As Cooney’s crew assessed the heavy damage to the Longhorn car — Moyer recently decided to turn the Infinity Chassis he had been running over to Gustin and pilot the older Longhorn mount from Cooney’s stable — Moyer headed to his motorhome parked in the pit area with his girlfriend, Carla Rayburn, to decompress following his ordeal. Phone calls from those close to Moyer soon started coming in to Moyer and Rayburn, including one from Moyer’s son, Billy Moyer Jr., who is no longer racing and was on his way home from a South Carolina beach vacation with his wife and two young children when he learned of his father’s wreck.
“I called (WoO series director Steve) Francis and he answered immediately so that made me feel way better after talking to him,” said Moyer Jr., who was not watching the race live on DIRTVision (he hasn’t watched any races this year “to make it less difficult for me mentally” as he builds a life away from racing). “That was really bad … I’ve never seen him flip.”
Moyer left the track that night with Rayburn headed toward his native Des Moines, Iowa. On Sunday Rayburn reported in a Facebook post that Moyer visited an urgent care center in Ankeny, Iowa, for further evaluation to ensure he had suffered no broken bones or other injuries and “everything checked out OK” while also adding that “he’s a bit beaten up and sore but should be feeling back to normal in a week or so.”
“As for racing,” Rayburn noted, “that’s yet to be determined. After 17 races in 24 days, we are heading back to Batesville to catch up on life outside of racing.”
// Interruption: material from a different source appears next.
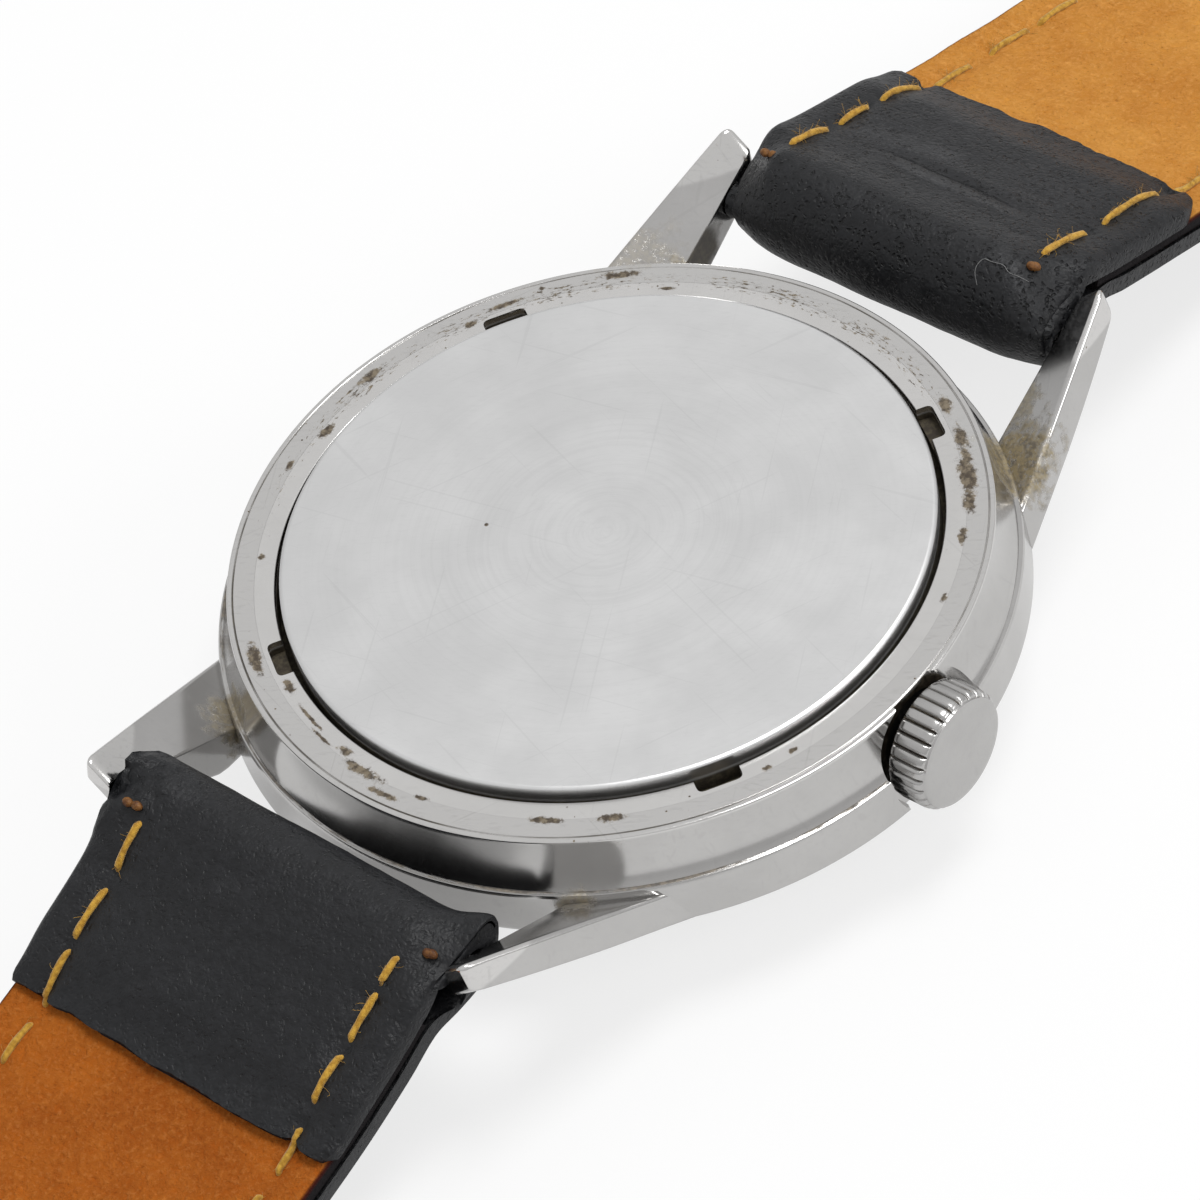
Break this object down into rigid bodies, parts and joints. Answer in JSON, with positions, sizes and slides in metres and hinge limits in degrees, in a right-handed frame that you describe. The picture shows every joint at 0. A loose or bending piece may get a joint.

Moyer, who has made 25 starts since joining Cooney’s team in late April with a top finish of third in June 14’s DIRTcar Summer Nationals feature at Tri-City Speedway in Granite City, Ill., will have a car waiting for him as soon as he wants to race again. As Cooney mentioned, “it’s time to rebuild.”
And Moyer himself on Monday sounded like a driver who isn’t ready to let a terrible crash push him to retirement.
“I am beat up pretty bad,” Moyer wrote in a text message, “but it takes a lot to keep me down.”